В избу войдет, фуражку на гвоздик пристроит, сапоги тряпкой обмахнет, руки сполоснет и чуб казацкий расчешет. Постучит в запертую снаружи дверь светелки.
— Натаха, бравая деваха, на мне красная рубаха, отчего прячешься от меня!
За дверью — радостный визг, шуршанье, стукоток босых пяток. А секунду назад по комнате стулья летали и шторки рвались.
— Счас схвачу, защекочу! — кричит ей и делает вид, что рвет ручку двери.
В светелке еще пуще суматоха поднимается. Будто там не одна Наталья носится, а целый табунок подружек. Наконец, установится тишина — знак, что можно войти. Володька шасть за порог, а дочка уж ему навстречу павой выступает. В белом выпускном платье, в новых туфлях, с бантом на голове, теперь уже коротко стриженной. И вся светится, дуреха, как невеста на выданье. И куда только дурь девается. Валентина, когда ее впервые такой увидела, слезами облилась. Не было на деревне девки краше, не было смышленее, да все — и ум, и красу окаянная болезнь смыла.
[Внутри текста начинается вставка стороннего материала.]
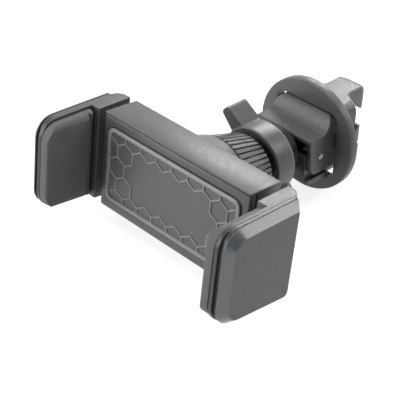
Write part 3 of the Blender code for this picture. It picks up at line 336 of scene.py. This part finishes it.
def moulded(name, colour, roughness, grain, height, wear_and_highlight=0.35, gloss=0.5, coat=0.0, lines=None,
            mask=None):
    # Moulded plastic: a fine grain with specks, faint mottling, polished and slightly paler edges,
    # the paleness partly wear and partly painted highlight.
    tree = Tree(bpy.data.materials.new(name))
    place = tree.place()
    soft = tree.soft_normal(EDGE_RADIUS)
    mottle = tree.spread(tree.noise(place, MOTTLE_SCALE, detail=3.0), *NOISE, *MOTTLE_TONE)
    fine = tree.noise(place, grain, rough=0.6)
    speck = tree.noise(place, grain * SPECK_SCALE, detail=1.0)
    patchy = tree.spread(tree.noise(place, WEAR_SCALE, detail=3.0), *WEAR_NOISE, *WEAR_TONE)
    worn_and_highlit = tree.times(tree.edges(soft), patchy)
    tone = tree.times(mottle, tree.spread(fine, *NOISE, *GRAIN_TONE))
    # Edges are paler: partly patchy wear, partly a painted highlight.
    tone = tree.times(tone, tree.lift(worn_and_highlit, wear_and_highlight))
    # An optional mask paints shade or a highlight into the tone.
    if mask:
        tone = tree.times(tone, mask(tree, place))
    # The raised lines take a paler colour, a painted highlight.
    if lines:
        colour = tree.mix(line_mask(tree, place), rgba(colour), rgba(lines))
    low, high = (roughness + change for change in ROUGHNESS_SPREAD)
    rough = tree.math("ADD", tree.spread(speck, *NOISE, low, high), tree.times(worn_and_highlit, WEAR_POLISH))
    relief = tree.math("ADD", fine, tree.times(speck, SPECK_HEIGHT))
    return tree.output(tree.add("ShaderNodeBsdfPrincipled", {
        "IOR": PLASTIC_IOR,
        "Specular IOR Level": gloss,
        "Coat Weight": coat,
        "Coat Roughness": COAT_ROUGHNESS,
        "Base Color": tree.scaled(colour, tone),
        "Roughness": rough,
        "Normal": tree.bump(relief, height, soft),
    }))


def clamp_depth(tree, place):
    # How far a point is behind the ball, in the clamp's own frame.
    parts = tree.axes(place)
    depth = tree.times(tree.math("SUBTRACT", parts["Y"], BALL_Y), math.cos(CLAMP_LEAN))
    return tree.math("SUBTRACT", depth, tree.times(parts["Z"], math.sin(CLAMP_LEAN)))


def line_mask(tree, place):
    # 1 on the panel's raised rim and honeycomb lines, 0 on the floor of the cells.
    return tree.spread(clamp_depth(tree, place), LINE_DEPTH, CELL_DEPTH, 1.0, 0.0)


def groove_painted_shade(tree, place):
    # Painted shade: the recess between a pad and the cap is darkened, fading where the band closes
    # the groove.
    out = tree.math("ABSOLUTE", tree.axes(place)["X"])
    beside = tree.spread(out, RECESS_X, RECESS_X + GROOVE_BLEND, 0.0, GROOVE_SHADE_STRENGTH)
    front = tree.spread(clamp_depth(tree, place), FACE_Y + GROOVE_FADE, FACE_Y + GROOVE_FADE_END,
                        1.0, 0.0)
    return tree.lift(tree.times(beside, front), -1.0)


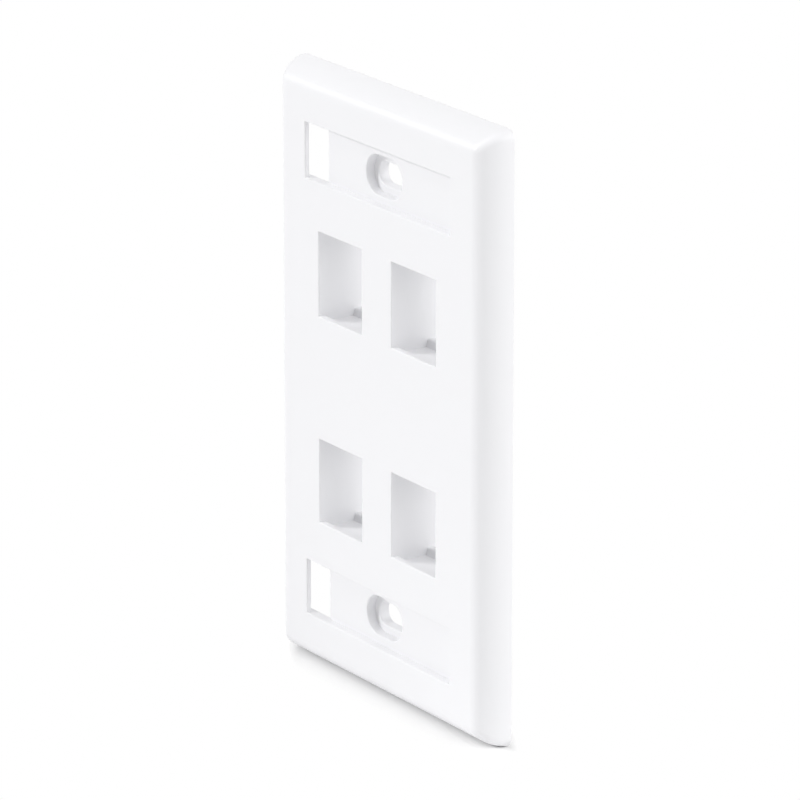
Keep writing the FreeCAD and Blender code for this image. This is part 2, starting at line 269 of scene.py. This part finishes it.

У Натальи платье мято, туфли на босу ногу и пряжки не застегнуты, бант набекрень. Смех и грех. А Володьке хоть бы что, хохотнет, выслушав ее тарабарщину, и сам ввернет чепуховое словцо. В разговор свой родителей не допускают, лопочут будто два басурмана. И такое в эти минуты между ними согласие.
Валентине всегда непонятно было, откуда берется в человеке такое понимание, такое душевное равновесие. Родные мать и отец не знают, как с убогой обходиться, а ему никакого труда. Прямо лекарь. Ну да Володька — парень сердцем чистый. Недаром Наталья ни на кого другого и не взглянет. Случится, обознается, вопьется глазами в окно, забормочет, а разглядит и погаснет. Уйдет в свою комнату, уставится в пустой угол и сидит. О чем думает?
Столько Володька им добра сделал, столько помогал — вовек не расплатиться. Да и чем заплатить-то? Кто бы, кроме него, стал с Натальей возиться, да еще насмешки от деревенских терпеть. А ведь ни разу не отказался, не сослался на службу или какую другую причину. Не через свою ли безропотность и потерпел: жена, спутавшись с другим, ушла.
Так вот, посидят они часок друг с дружкой, поговорят на вывихнутом языке, и подыщет Володька подходящую минутку, предложит:
— Эх, Натаха, небесна птаха, и прокачу я тебя на мотоцикле. Поедем?